2) Discouraging speculative or investment-driven housing demand
The current regulations aim to encourage the demand of the first house and housing improvement while discouraging speculative or investment-driven housing demand by
different down payment and interest rate. The first time home buyers can enjoy preferences such as a 20%-30% down payment of the total housing price and discounted interest rates. In contrast, the bank is required to more strictly enforce rules on mortgages for second homes and the down payment of the second house is raised to 40%-60% to curb speculative demand for housing.
3) Shortening the process of administrative approvals
The current planning procedure is notoriously long. A lot of power rests in the hands of local authorities who are able to delay and block housing proposals.

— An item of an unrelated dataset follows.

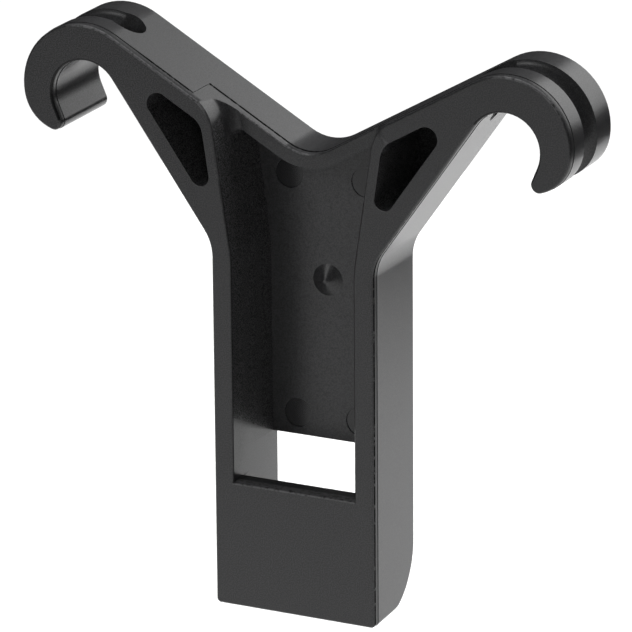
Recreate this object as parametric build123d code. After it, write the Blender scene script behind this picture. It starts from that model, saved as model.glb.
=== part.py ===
from build123d import *
import math
import os

os.makedirs("parts", exist_ok=True)

# Seat rails the part hooks over
rail_diameter = 7.0
rail_spacing = 44.0
rail_clearance = 0.02  # all round, where the bore is tightest

# Whole body: front face at y = 0, rail centres at z = 0
body_depth = 9.5
parting_depth = 0.9  # the two mould halves meet this far behind each front rim
parting_step = 0.05  # the front half stands this much inside the back half
front_draft = 1.0
front_edge_bevel = 0.2
bevel_slope = 45.0
rim_edge_bevel = 0.15

# Hooks
hook_wall = 3.04  # ring's radius beyond the bore's
ring_shift_out = 0.2  # ring centre from rail centre
ring_shift_up = 0.6
lip_angle = -23.0  # the bore ends here, seen from the rail centre
lip_length = 3.25
tip_slope = 18.0
tip_corner_round = 0.85
tip_flat = 0.09  # left between that round and the tip's large outer one

# Arms and their pockets
arm_top_slope = 30.0
arm_under_slope = 55.0
arm_top_wall = 1.75
arm_under_wall = 1.9
pocket_rib = 1.1  # between a pocket and the channel
pocket_floor = 1.5
pocket_draft = 1.5
pocket_edge_bevel = 0.06
pocket_outer_round = 1.15
pocket_bottom_round = 0.95
pocket_inner_round = 2.0

# Cord groove round each hook and the hole it ends in
cord_groove_radius = 1.55
cord_groove_lift = 0.25  # groove centre line outside the ring
cord_hole_x = 19.45
cord_hole_mouth = 3.8  # diameter where it leaves the groove
cord_hole_throat = 1.8  # diameter where it comes into the bore
throat_top = 2.4

# Valley wall between the arms
valley_round = 4.6
valley_wall = 1.3
valley_set_back = 3.5
gap_end_round = 1.3
wall_crest_round = 4.1

# Column and its channel
column_width = 17.2
column_bottom = -49.95
column_top_round = 4.5
column_corner_round = 0.5
column_draft = 1.7  # the sides lean in towards the back
channel_width = 13.0
channel_draft = 2.8
channel_flare = 8.5  # the upper channel walls lean out this much
flare_start = -14.0
flare_round = 14.0
channel_corner_round = 1.0
floor_thickness = 1.5
floor_bottom = -34.2

# Clip plate and the space behind it
plate_top = -37.1
plate_thickness = 2.1
plate_edge_round = 0.3
back_space_width = 12.8
back_space_draft = 0.5
foot_round = 6.1

# Moulding marks on the channel floor
gate_mark_diameter = 3.2
gate_mark_height = 0.7
gate_tip_diameter = 0.4
gate_mark_z = -17.9
pin_mark_diameter = 3.0
pin_mark_depth = 0.1
upper_pin_mark = (4.05, -7.6)
lower_pin_mark = (3.35, -32.0)

rail_x = rail_spacing / 2
bore_radius = rail_diameter / 2 + rail_clearance
ring_radius = bore_radius + hook_wall
column_half = column_width / 2
channel_half = channel_width / 2
floor_depth = body_depth - floor_thickness
cord_depth = body_depth / 2
clear_of_part = 100.0  # longer than the part in any direction


def along(angle):
    return Vector(math.cos(math.radians(angle)), math.sin(math.radians(angle)))


def meet(point_a, angle_a, point_b, angle_b):
    """Where the line through point_a crosses the line through point_b."""
    a = along(angle_a)
    b = along(angle_b)
    gap = point_b - point_a
    reach = (gap.X * b.Y - gap.Y * b.X) / (a.X * b.Y - a.Y * b.X)
    return point_a + a * reach


rail_centre = Vector(rail_x, 0)
ring_centre = Vector(rail_x + ring_shift_out, ring_shift_up)
arm_top_end = ring_centre + along(arm_top_slope + 90) * ring_radius
arm_under_end = rail_centre + along(arm_under_slope + 90) * bore_radius


def arm_top(x, below=0.0):
    """Point at x on the arm's upper face, or on a line that far inside it."""
    drop = below / math.cos(math.radians(arm_top_slope))
    rise = (arm_top_end.X - x) * math.tan(math.radians(arm_top_slope))
    return Vector(x, arm_top_end.Y - rise - drop)


def flared_wall(z, beyond=0.0):
    """Point at height z on the leaning channel wall, or on a line that far outside it."""
    lean = math.radians(channel_flare)
    return Vector(channel_half + (z - flare_start) * math.tan(lean) + beyond / math.cos(lean), z)


def rounded(sketch, corners):
    """Rounds the sketch corners nearest to the given points and to their mirror images, where there are any."""
    for point, radius in corners:
        near = [v for v in sketch.vertices() if abs(abs(v.X) - abs(point.X)) + abs(v.Y - point.Y) < 0.01]
        sketch = fillet(near, radius)
    return sketch


def both_halves(edges):
    """Sketch closed by the edges of its right half and their mirror image."""
    return make_face(edges + mirror(edges, Plane.YZ))


def between(sketch, start, end, draft=0.0):
    """Solid with a front-view sketch as its section at y = start, narrowing by the draft towards y = end."""
    section = Plane(origin=(0, start, 0), x_dir=(1, 0, 0), z_dir=(0, -1, 0)) * sketch
    return extrude(section, amount=start - end, taper=draft)


def arms_outline():
    """Front view of both arms and open hooks, meeting in a point inside the column."""
    lip_start = rail_centre + along(lip_angle) * bore_radius
    lip_end = lip_start + along(lip_angle - 90) * lip_length
    to_centre = ring_centre - lip_end
    nearest = to_centre.dot(along(tip_slope))
    off_centre = to_centre.dot(along(tip_slope + 90))
    half_chord = math.sqrt(ring_radius ** 2 - off_centre ** 2)
    tip_end = lip_end + along(tip_slope) * (nearest + half_chord)
    flat_start = tip_corner_round / math.tan(math.radians(lip_angle + 90 - tip_slope) / 2)
    flat_end = flat_start + tip_flat - nearest
    tip_outer_round = (half_chord ** 2 - flat_end ** 2) / (2 * (ring_radius - off_centre))
    valley = arm_top(0)
    right = Curve() + [
        Line(meet(arm_under_end, arm_under_slope, Vector(0, 0), 90), arm_under_end),
        ThreePointArc(arm_under_end, rail_centre + along(60) * bore_radius, lip_start),
        Polyline(lip_start, lip_end, tip_end),
        ThreePointArc(tip_end, ring_centre + along(30) * ring_radius, arm_top_end),
        Line(arm_top_end, valley),
    ]
    return rounded(both_halves(right), [
        (lip_end, tip_corner_round),
        (tip_end, tip_outer_round),
        (valley, valley_round),
    ])


def column_outline():
    """Front view of the column, up to inside the arms."""
    foot = Vector(column_half, column_bottom)
    top = arm_top(0, arm_top_wall)
    right = Polyline((0, foot.Y), foot, (foot.X, top.Y), top)
    return rounded(both_halves(right), [(foot, column_corner_round)])


def channel_outline():
    """Channel as seen from the front, closed at the top by the valley wall."""
    valley = arm_top(0, valley_wall)
    bend = flared_wall(flare_start)
    corner = meet(bend, 90 - channel_flare, valley, arm_top_slope)
    right = Polyline((0, plate_top), (channel_half, plate_top), bend, corner, valley)
    return rounded(both_halves(right), [
        (bend, flare_round),
        (corner, channel_corner_round),
        (valley, valley_round + valley_wall),
    ])


def notch_outline():
    """Gap between the arms in front of the valley wall, its lower sides rounded over from the arms' upper faces."""
    start = flared_wall(flare_start / 2)
    crest = meet(start, 90 - channel_flare, arm_top(0), arm_top_slope)
    far = arm_top(rail_x)
    right = Polyline((0, start.Y), start, crest, far, (far.X, clear_of_part), (0, clear_of_part))
    return rounded(both_halves(right), [(crest, wall_crest_round)])


def valley_rim_outline():
    """What is above the front rim of the valley wall."""
    valley = arm_top(0, parting_step)
    crest = meet(flared_wall(0), 90 - channel_flare, arm_top(0), arm_top_slope)
    side = arm_top(crest.X + wall_crest_round / 2, parting_step)
    right = Polyline(valley, side, (side.X, clear_of_part), (0, clear_of_part))
    return rounded(both_halves(right), [(valley, valley_round + parting_step)])


def pocket_outline():
    """Tapered triangular pocket in the front of the right arm."""
    upper = arm_top(0, arm_top_wall)
    under = arm_under_end + along(arm_under_slope + 90) * arm_under_wall
    inner = flared_wall(0, pocket_rib)
    outer_corner = meet(upper, arm_top_slope, under, arm_under_slope)
    bottom_corner = meet(under, arm_under_slope, inner, 90 - channel_flare)
    inner_corner = meet(upper, arm_top_slope, inner, 90 - channel_flare)
    outline = make_face(Polyline(outer_corner, bottom_corner, inner_corner, close=True))
    return rounded(outline, [
        (outer_corner, pocket_outer_round),
        (bottom_corner, pocket_bottom_round),
        (inner_corner, pocket_inner_round),
    ])


def front_opening(outline, end, draft, edge_bevel):
    """Opening cut from the front face to y = end, with a bevelled mouth."""
    mouth_width = edge_bevel * (math.tan(math.radians(bevel_slope)) - math.tan(math.radians(draft)))
    mouth = between(offset(outline, mouth_width), 0, edge_bevel, bevel_slope)
    return between(outline, 0, end, draft) + mouth


def moulded_blank():
    """Solid outside form: straight arms, a drafted column, and the front mould half's rim just inside both."""
    arms = arms_outline()
    column = column_outline()
    under_corner = meet(arm_under_end, arm_under_slope, Vector(column_half, 0), 90)
    back = between(arms, parting_depth, body_depth) + between(column, parting_depth, body_depth, column_draft)
    beside_column = [e for e in back.edges() if e.length > body_depth / 2
                     and abs(abs(e.center().X) - under_corner.X) < 1 and abs(e.center().Z - under_corner.Y) < 1]
    back = fillet(beside_column, column_top_round)
    outline = rounded(arms + column, [(under_corner, column_top_round)])
    rim = offset(outline, -parting_step)
    drawn_in = (parting_depth - front_edge_bevel) * math.tan(math.radians(front_draft))
    front = between(rim, parting_depth, front_edge_bevel, front_draft)
    bevel = between(offset(rim, -drawn_in), front_edge_bevel, 0, bevel_slope)
    return back + front + bevel


def front_openings():
    """Channel and gap formed from the front."""
    channel = front_opening(channel_outline(), floor_depth, channel_draft, front_edge_bevel)
    gap = between(notch_outline(), 0, valley_set_back, channel_draft)
    gap = fillet(gap.faces().sort_by(Axis.Y)[-1].edges(), gap_end_round)
    gap += between(offset(notch_outline(), front_edge_bevel), 0, front_edge_bevel, bevel_slope)
    above_rim = valley_rim_outline()
    rim = between(above_rim, 0, valley_set_back + parting_depth)
    bevel_end = valley_set_back + rim_edge_bevel
    bevel = between(offset(above_rim, rim_edge_bevel), valley_set_back, bevel_end, bevel_slope)
    bevel &= between(offset(notch_outline(), -gap_end_round), valley_set_back, bevel_end)
    return channel + gap + rim + bevel


def arm_pockets():
    pocket = front_opening(pocket_outline(), body_depth - pocket_floor, pocket_draft, pocket_edge_bevel)
    return pocket + mirror(pocket, Plane.YZ)


def back_space():
    """Space behind the clip plate, open at the back and below, and under the channel floor."""
    height = floor_bottom - column_bottom
    middle = floor_bottom - height
    outline = Pos(0, middle) * Rectangle(back_space_width, 2 * height)
    return between(outline, body_depth, plate_thickness, back_space_draft)


def foot_corner():
    """What the large round takes off the lower back corner of the foot."""
    corner = Pos(body_depth - foot_round / 2, column_bottom + foot_round / 2) * Rectangle(foot_round, foot_round)
    corner -= Pos(body_depth - foot_round, column_bottom + foot_round) * Circle(foot_round)
    return extrude(Plane.YZ * corner, amount=column_width, both=True)


def cord_groove():
    """Round-bottomed groove over the outside of the right hook, from the tip to the arm."""
    radial = along(-75)
    centre = ring_centre + radial * (ring_radius + cord_groove_lift)
    section = Plane(
        origin=(centre.X, cord_depth, centre.Y),
        x_dir=(radial.X, 0, radial.Y),
        z_dir=(-radial.Y, 0, radial.X),
    ) * Circle(cord_groove_radius)
    axis = Axis((ring_centre.X, cord_depth, ring_centre.Y), (0, -1, 0))
    return revolve(section, axis, revolution_arc=arm_top_slope + 90 + 75)


def cord_hole():
    """Funnel from the groove down into the bore."""
    mouth_z = ring_centre.Y + ring_radius
    standing = (Align.CENTER, Align.CENTER, Align.MIN)
    throat = Cylinder(cord_hole_throat / 2, throat_top, align=standing)
    funnel = Cone(cord_hole_throat / 2, cord_hole_mouth / 2, mouth_z - throat_top, align=standing)
    return Pos(cord_hole_x, cord_depth, 0) * (throat + Pos(0, 0, throat_top) * funnel)


def cord_passages():
    passage = cord_groove() + cord_hole()
    return passage + mirror(passage, Plane.YZ)


def pin_marks():
    marks = Part()
    for x, z in (upper_pin_mark, lower_pin_mark):
        disc = Pos(x, z) * Circle(pin_mark_diameter / 2)
        mark = between(disc, floor_depth, floor_depth + pin_mark_depth)
        marks += mark
        marks += mirror(mark, Plane.YZ)
    return marks


def gate_mark():
    """Low cone left on the channel floor where the plastic came in."""
    place = Plane(origin=(0, floor_depth - gate_mark_height / 2, gate_mark_z), z_dir=(0, -1, 0))
    return place * Cone(gate_mark_diameter / 2, gate_tip_diameter / 2, gate_mark_height)


def plate_edge_eased(body):
    """Body with the top back edge of the clip plate rounded."""
    at_plate_back = body.edges().filter_by(Axis.X).filter_by_position(
        Axis.Y, plate_thickness - 0.01, plate_thickness + 0.01)
    return fillet(at_plate_back.sort_by(Axis.Z)[-1], plate_edge_round)


def mount_body():
    body = moulded_blank() - front_openings() - arm_pockets() - back_space() - foot_corner()
    return plate_edge_eased(body) - cord_passages() - pin_marks() + gate_mark()


export_step(mount_body(), "parts/mount_body.step")
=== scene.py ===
import bpy
import math
from mathutils import Matrix, Vector
from mathutils.bvhtree import BVHTree


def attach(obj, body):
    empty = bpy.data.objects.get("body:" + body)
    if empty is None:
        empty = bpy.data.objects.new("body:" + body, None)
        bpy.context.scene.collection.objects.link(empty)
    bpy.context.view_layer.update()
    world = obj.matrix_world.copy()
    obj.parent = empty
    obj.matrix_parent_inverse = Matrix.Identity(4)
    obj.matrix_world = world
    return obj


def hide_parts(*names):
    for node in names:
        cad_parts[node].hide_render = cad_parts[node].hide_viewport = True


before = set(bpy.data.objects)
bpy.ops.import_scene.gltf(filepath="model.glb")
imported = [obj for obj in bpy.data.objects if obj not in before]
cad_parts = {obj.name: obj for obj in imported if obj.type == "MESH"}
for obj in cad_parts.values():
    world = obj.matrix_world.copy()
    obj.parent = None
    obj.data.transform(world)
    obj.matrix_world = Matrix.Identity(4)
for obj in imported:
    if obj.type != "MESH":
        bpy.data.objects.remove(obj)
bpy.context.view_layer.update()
print("stage: frame loaded")

mm = 0.001


def linear(hexColour):  # from an sRGB hex value
    parts = [int(hexColour[i:i + 2], 16) / 255 for i in (1, 3, 5)]
    return [p / 12.92 if p <= 0.04045 else ((p + 0.055) / 1.055) ** 2.4 for p in parts] + [1.0]


def addNode(tree, kind, settings, inputs, output=0):  # an input is a value, or the socket that feeds it
    node = tree.nodes.new(kind)
    for name, value in settings.items():
        setattr(node, name, value)
    for name, value in inputs.items():
        if isinstance(value, bpy.types.NodeSocket):
            tree.links.new(value, node.inputs[name])
        else:
            node.inputs[name].default_value = value
    return node.outputs[output] if node.outputs else None


def emptyTree(block):
    block.use_nodes = True
    block.node_tree.nodes.clear()
    return block.node_tree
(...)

Take a recent innovation for instance; the rights to release pre-sale approvals of commercialized housing are further devolved to the county level according to the decision announced in 2012 by the State Council of China which aims to improve the speed of housing supply.
4) Increase the provision of public housing
The implementation of measures has been announced to encourage housing developers to produce affordable housing by reducing the financial cost and land cost.
Besides, the government has stepped up efforts to build and manage government subsidized housing, guaranteeing satisfactory housing for the low and median income households. The Comfortable Housing Project (‘Anju Scheme’), which was carried out in 1995, attempts to provide comfortable housing to medium and lower income households at a below market price. The Anju Scheme requires commercial banks to provide construction loans and the local government to provide free serviced land for developing low cost housing construction (Liu, p.139, 1998).